Великая индустрия обычно рождается из обычных фирм в стесненных условиях. В 1882 году группа владельцев молочных ферм из деревни Йедин, на западе Ютландии (Дания представляет собой большой полуостров), организовала кооператив, чтобы закупить чуть ли не самые дорогие молочные сепараторы и сообща продавать сливки и масло. Они выбрали трех директоров и после долгой ночи переговоров пришли к соглашению, ставшему краеугольным камнем, заложенным в основу датского благополучия в начале XX века.

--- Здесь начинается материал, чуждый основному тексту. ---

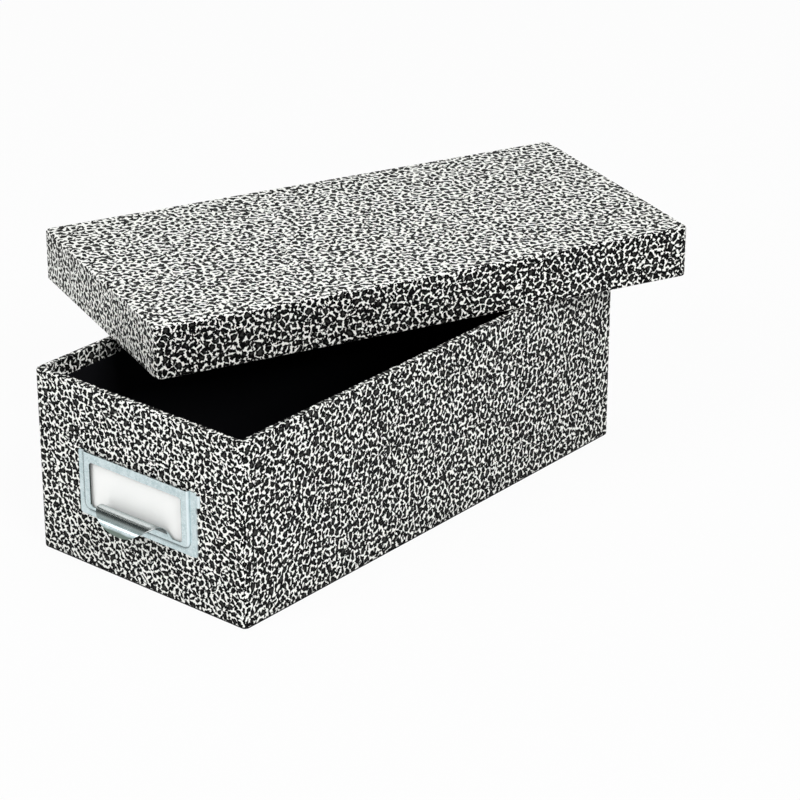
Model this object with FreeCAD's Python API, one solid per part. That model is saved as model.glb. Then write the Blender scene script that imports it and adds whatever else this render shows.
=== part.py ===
import FreeCAD, Part
import math
import os

from FreeCAD import Placement, Rotation, Vector

# A covered box for small record cards: an open tray of rigid board, a lift-off lid of the same
# make, and a pressed steel label holder with a curled finger pull.
# Millimetres, +Z up. The origin is the centre of the tray's underside, and the label end of the
# tray faces -Y. The lid is off its seat: it lies turned across the tray's rim.

# The tray, outside its covering paper
tray_width = 137.0
tray_length = 287.0
tray_height = 97.0

# Board and papers
board_thickness = 3.0
cover_thickness = 0.25
lining_thickness = 0.2
stay_thickness = 0.12
stay_leg = 15.0
corner_radius = 3.0
edge_radius = 1.1
rim_turn_in = 9.0
underside_turn_in = 14.0

# The lid, and how it lies across the tray
lid_height = 27.4
lid_clearance = 1.75
lid_turn_degrees = -23.0
lid_offset_x = -21.0
lid_offset_y = 49.0

# The label holder: a steel plate with a raised pocket that is open at its top
sheet_thickness = 0.8
holder_width = 78.0
holder_height = 34.4
holder_bottom = 28.8
holder_corner_radius = 1.6
pocket_side_step = 4.2
pocket_bottom_step = 3.9
pocket_depth = 1.5
pocket_corner_radius = 3.6
pocket_edge_radius = 1.2
window_width = 61.0
window_height = 23.8
window_sill = 6.0
window_corner_radius = 1.8

# The finger pull: the metal of the window, folded out and curled down
pull_root_width = 48.0
pull_width = 38.4
pull_flat_length = 22.0
pull_curl_radius = 6.3
pull_root_share = 0.134
pull_side_shares = (0.413, 0.608)
pull_tip_share = 0.51

# The prongs that clinch the holder to the tray's front wall
prong_width = 6.4
prong_shoulder = 2.0
prong_bend_radius = 1.0
prong_clinch = 6.0
prong_below_top = 4.4
slot_clearance = 0.2

# The label card
card_thickness = 0.3
card_side_clearance = 0.35
card_back_clearance = 0.15
card_below_top = 1.2
card_seat_clearance = 0.1

# One overrun for every cut
overrun = 2.0

full_turn_degrees = 360.0
half = 0.5
same_direction = 1


def is_upright(edge):
    """True for an edge that runs along Z."""
    box = edge.BoundBox
    return box.ZLength > box.XLength + box.YLength


def block(width, length, low, high, radius=0.0):
    """An upright block about the Z axis, its upright edges rounded where a radius is given."""
    corner = Vector(-width * half, -length * half, low)
    shape = Part.makeBox(width, length, high - low, corner)
    if radius > 0:
        shape = shape.makeFillet(radius, [edge for edge in shape.Edges if is_upright(edge)])
    return shape


def soft_block(width, length, low, high, radius, edge):
    """As block, with its top and bottom edges rounded too."""
    shape = block(width, length, low, high, radius)
    flat_edges = [one for one in shape.Edges if one.BoundBox.ZLength < edge]
    return shape.makeFillet(edge, flat_edges)


def joined(shapes):
    """One solid out of several that touch or overlap."""
    first = shapes[0]
    return first.multiFuse(shapes[1:]).removeSplitter()


def wall_stack():
    """How thick a wall is inside its covering paper's outer face: cover, board and lining."""
    return cover_thickness + board_thickness + lining_thickness


def open_box(width, length, height):
    """The boards, corner stays and papers of one box that stands mouth up on z = 0."""
    board_width = width - 2 * cover_thickness
    board_length = length - 2 * cover_thickness
    board_radius = corner_radius - cover_thickness
    inner_width = board_width - 2 * board_thickness
    inner_length = board_length - 2 * board_thickness
    board_top = height - cover_thickness
    base_top = cover_thickness + board_thickness

    pieces = {}
    outline = soft_block(
        board_width, board_length, cover_thickness, board_top, board_radius, edge_radius - cover_thickness
    )
    pieces["base_board"] = outline.common(block(width, length, 0, base_top))

    # The front and back boards run the full width, and the side boards stand between them
    for name, side in (("front_board", -1), ("back_board", 1)):
        slab = Part.makeBox(board_width, board_thickness, board_top - base_top)
        middle = side * (inner_length + board_thickness) * half
        slab.translate(Vector(-board_width * half, middle - board_thickness * half, base_top))
        pieces[name] = slab.common(outline)
    for name, side in (("left_board", -1), ("right_board", 1)):
        slab = Part.makeBox(board_thickness, inner_length, board_top - base_top)
        middle = side * (inner_width + board_thickness) * half
        slab.translate(Vector(middle - board_thickness * half, -inner_length * half, base_top))
        pieces[name] = slab.common(outline)

    # A strip of gummed paper holds each upright corner, outside the boards and under the cover
    sleeve = block(
        board_width + 2 * stay_thickness, board_length + 2 * stay_thickness,
        base_top, height - edge_radius, board_radius + stay_thickness,
    ).cut(outline)
    for end, y_side in (("front", -1), ("back", 1)):
        for flank, x_side in (("left", -1), ("right", 1)):
            corner = Part.makeBox(2 * stay_leg, 2 * stay_leg, height)
            x_middle = x_side * board_width * half
            y_middle = y_side * board_length * half
            corner.translate(Vector(x_middle - stay_leg, y_middle - stay_leg, 0))
            pieces["%s_%s_stay" % (end, flank)] = sleeve.common(corner)

    # The cover goes over the whole outside and the rim, and turns down inside the walls
    lined_width = inner_width - 2 * lining_thickness
    lined_length = inner_length - 2 * lining_thickness
    wrap = soft_block(width, length, 0, height, corner_radius, edge_radius)
    mouth = block(lined_width, lined_length, base_top, height + overrun)
    turned = mouth.common(block(width, length, height - rim_turn_in, height))
    turned = turned.cut(
        block(lined_width - 2 * cover_thickness, lined_length - 2 * cover_thickness, 0, height + overrun)
    )
    lining = block(inner_width, inner_length, base_top, board_top)
    wrap = joined([wrap.cut(joined([outline, mouth, lining])), turned])
    pieces["cover"] = wrap.cut([pieces[name] for name in pieces if name.endswith("_stay")])

    # The linings: one band round the walls and one sheet on the base
    pieces["wall_lining"] = lining.cut(mouth)
    pieces["base_lining"] = block(lined_width, lined_length, base_top, base_top + lining_thickness)
    return pieces


def underside_parts(cover):
    """Opens the tray's cover underneath, and fills the opening with its own sheet of paper."""
    sheet = block(
        tray_width - 2 * underside_turn_in, tray_length - 2 * underside_turn_in, 0, cover_thickness
    )
    return cover.cut(sheet), sheet


def front_slab(x_low, x_high, out_low, out_high, z_low, z_high):
    """A block in front of the tray's front face, out being the distance from that face."""
    corner = Vector(x_low, -tray_length * half - out_high, z_low)
    return Part.makeBox(x_high - x_low, out_high - out_low, z_high - z_low, corner)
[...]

Этот контракт может служить образцом простоты. Каждое утро молоко собирает кооперативная цистерна и отвозит на завод, где его перерабатывают квалифицированные работники. Обезжиренное молоко возвращается на ферму, масло продают на открытом рынке, а кооперативную прибыль делят между участниками, соответственно количеству и качеству сданного молока. Участники согласны сдавать в кооператив свежий надой, который не используется в хозяйстве сразу же, и собирать его в соответствии со строгими стандартами гигиены. Эта схема оказалась очень действенной, и менее чем за десятилетие фермеры Дании организовали более пятисот таких кооперативов.